Cisco beat expectations for revenue and profit in its first earnings report under new CEO Chuck Robbins, touting growth in its switching and routing business as the company battles for market share against emerging network technology competitors.
Revenues for Cisco’s fourth quarter, which ended July 25, hit $12.8 billion, for net income of $2.3 billion, or 59 cents per share excluding some items. Analysts had expected revenue of $12.65 billion and net income of 56 cents per share, according to Reuters.
In announcing the results on Wednesday, executives highlighted growth in Cisco switch and router sales, up 2 and 3 percent respectively over the same quarter last year. Those may sound like slim increases, but they come as partial rebuttal to critics who expect changing approaches to networking to undermine the titan’s market share.
Robbins, who officially took over as CEO on July 27, also stressed progress in security, a market the company has targeted for takeover.
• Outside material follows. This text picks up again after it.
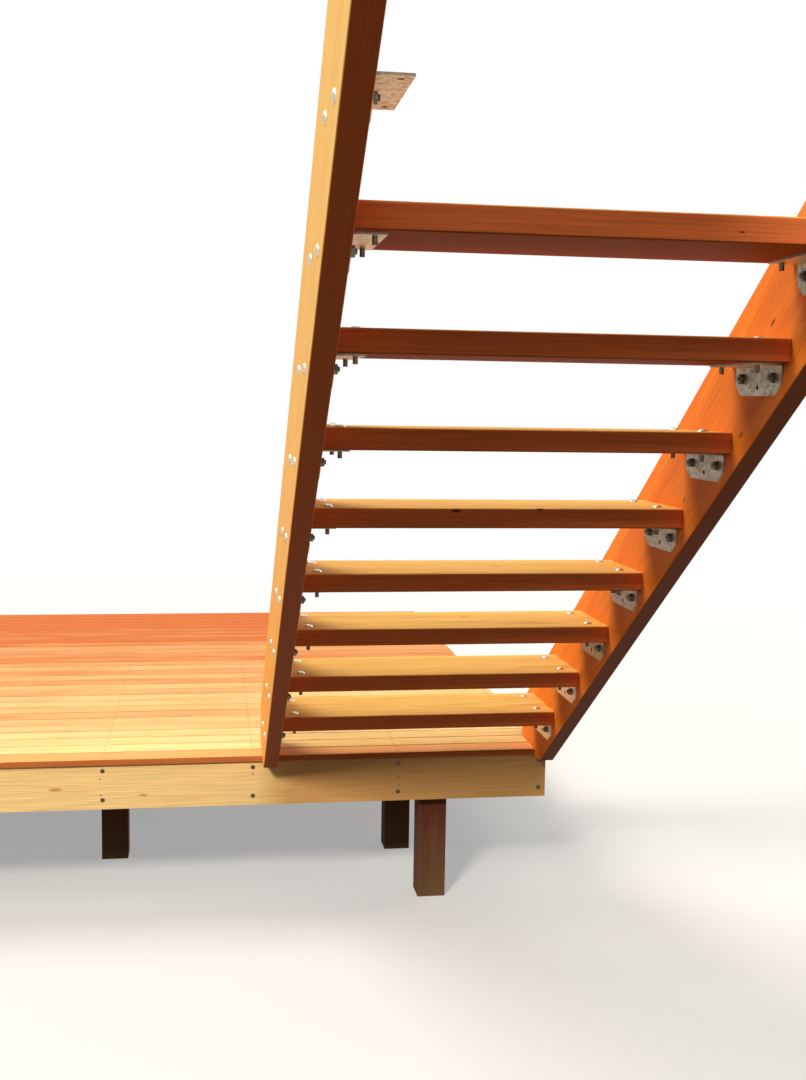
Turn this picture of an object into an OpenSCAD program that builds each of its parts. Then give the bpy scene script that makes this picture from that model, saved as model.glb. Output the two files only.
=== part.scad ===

Cisco last month acquired hybrid cloud security firm OpenDNS to bolster those efforts.
Interestingly, security is where Cisco is hyping the “shift to software,” with Robbins pointing out on a conference call Wednesday that software made up 47 percent of the company’s security sales for the quarter, which were up 4 percent.
For the duration of the conference call with investors, Cisco executives did not mention software-defined networking, with Robbins at one point mentioning “NFV and …” before pausing to continue on another track.
“In the past 90 days we’ve seen an infectious energy emerging at Cisco,” said Robbins. “I really do believe the best years for Cisco are ahead.”